In the buff

So there I was shooting a christening a little while ago. We don’t get so many christenings, in fact we’ve only had the one so it was a bit of an event in itself.

As all the action happens so much earlier in the day than it does at your average wedding the guests were on the beer so much earlier – and it was showing.

One lairy young chap on his third can of ‘wife beater’  was watching me work and then decided to show off a bit to his friends.

He’d obviously made a few deductions in his head, middle aged woman, shooting a christening? Fair game for a laugh.  He thought he’d have a bit of fun at my expense.

“Here, love. Do ya do noods?” he asked tongue in cheek and leering and expecting me to blush and get all dithery.

Well, dear reader, can you hear those tables creaking as they turn?

“Yes, indeed I do do nudes”, I said. ” Are you interested in modelling for me?  You look, as they say in modern terminologly, quite buff, although in my day ‘buff’ meant a dull shade of off white.”

His mouth fell open.  I continued.

” I do like to get my hands on new male  models as often as possible. You know, fresh meat and all that.”

Now when I say ‘get my hands on’ I  do mean figuratively not literally, of course. but he didn’t know that.

The poor chap stood, open mouthed for a second before tuning a lovely shade of puce  and trying to make himself invisible as his friends revelled raucously  in his discomfort.  Oh how I love moments like that. They don’t come along anywhere near often enough.

I think the term is ‘touché‘ not ‘got you, you bastid’.

Moving on..

I read a blog called ‘Fridge Soup‘ which I’ve shared snippets from in the past. I never contribute anything to it as it’s populated by people far more intelligent and educated than me.  But it makes me laugh even though half the time I don’t  understand the jokes, I understand the individual words (mostly) but that’s as far as it goes.

They’d probably scare the living daylights out of me if I ever met them.

It would be one of those times when I’d be internally chanting my mantra of “I’m a highly educated and intelligent woman and I won’t get found out….er, I mean I have a right to be here.’
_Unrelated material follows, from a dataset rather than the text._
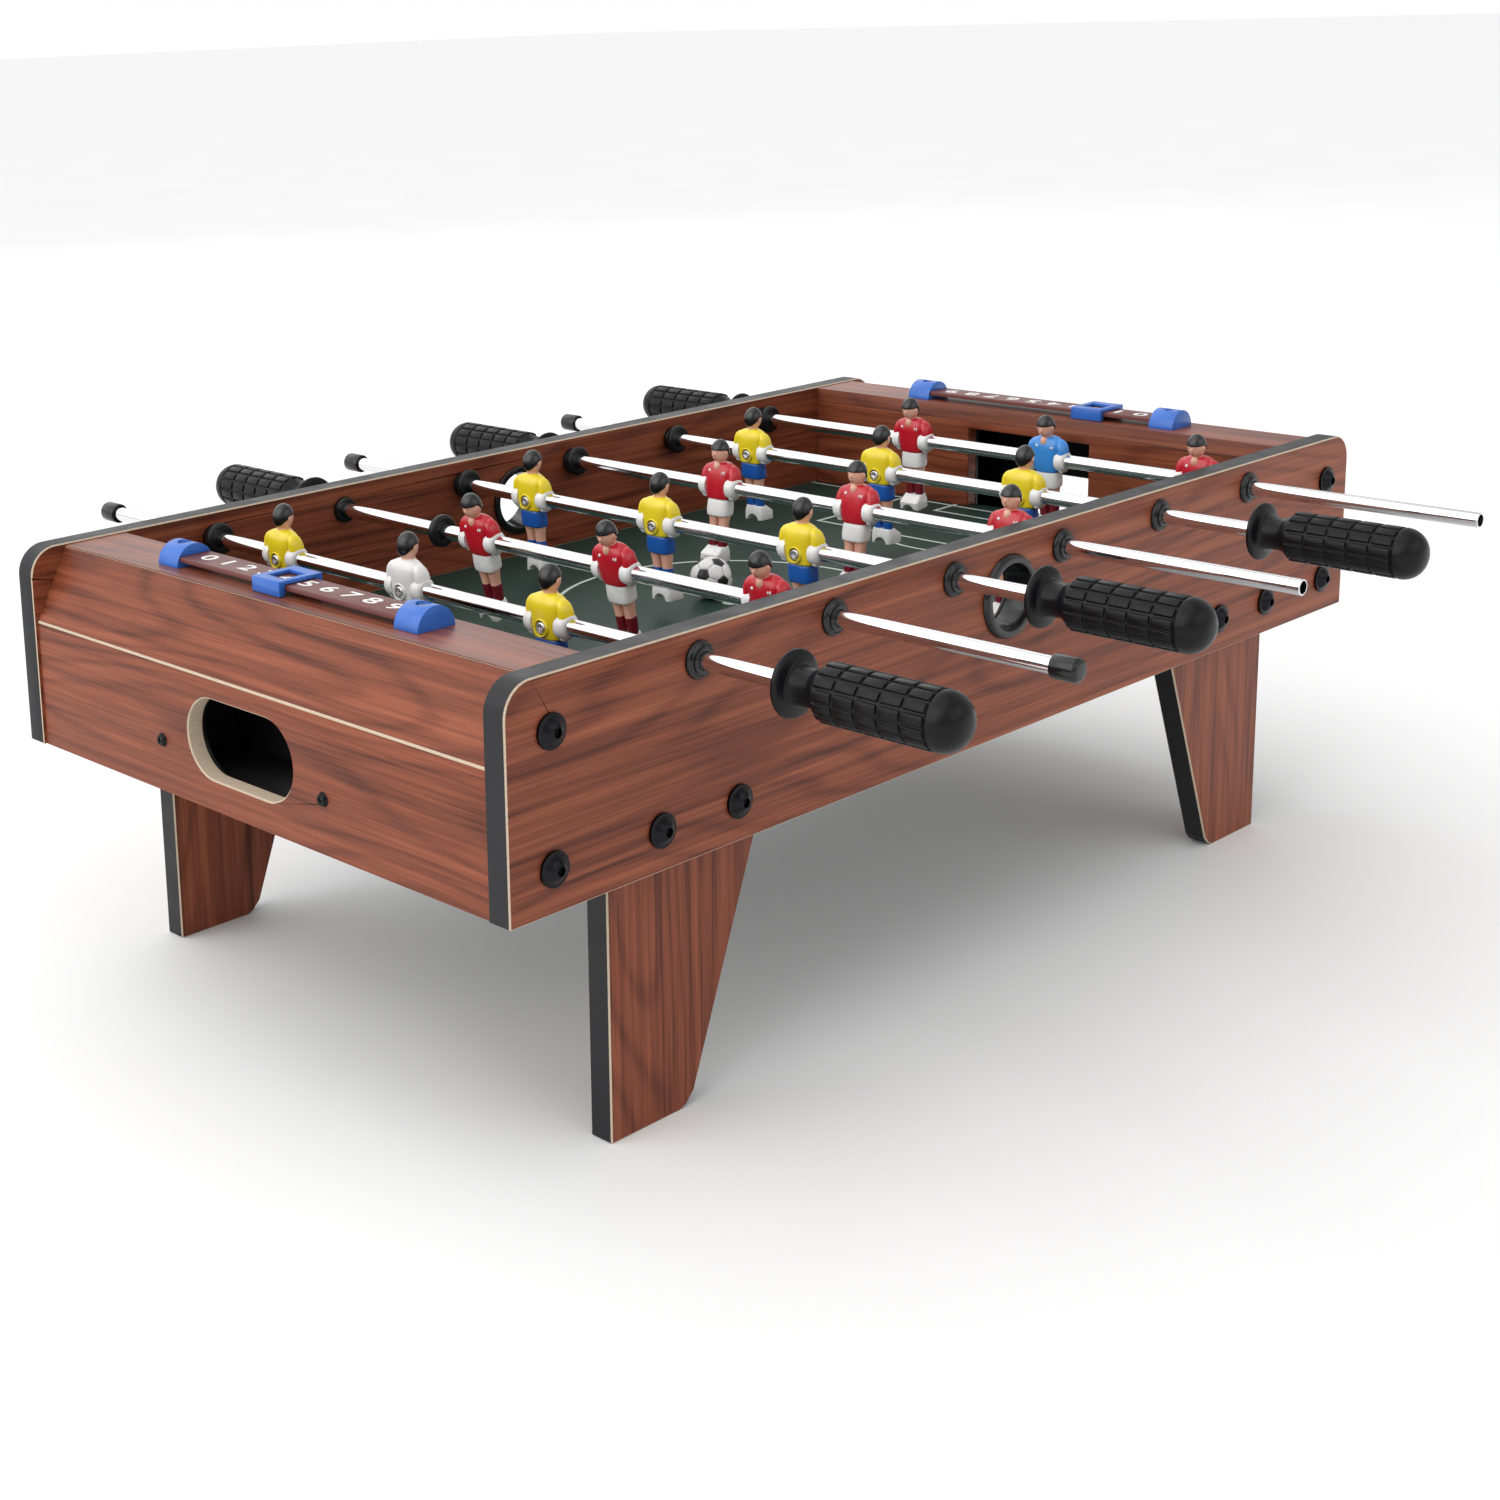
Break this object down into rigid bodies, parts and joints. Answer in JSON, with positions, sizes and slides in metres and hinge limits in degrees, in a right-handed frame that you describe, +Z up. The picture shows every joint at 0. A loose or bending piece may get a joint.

I was reading a post the other day which was quite amsing but as I idly scrolled down the comments I saw this one from Vicki, a writer of mystery stories, you can take a look at her work here

“Oh, and how can I resist adding a story from my college days! An instructor was fond of surprising his students with brief quizzes — which he referred to as ‘quizzies.’As she was handing in her paper after a particularly grueling quiz, a young woman announced loudly, “Well, if that’s one of your quizzies, I’d hate to see one of your testies.”She dropped the class the next day.”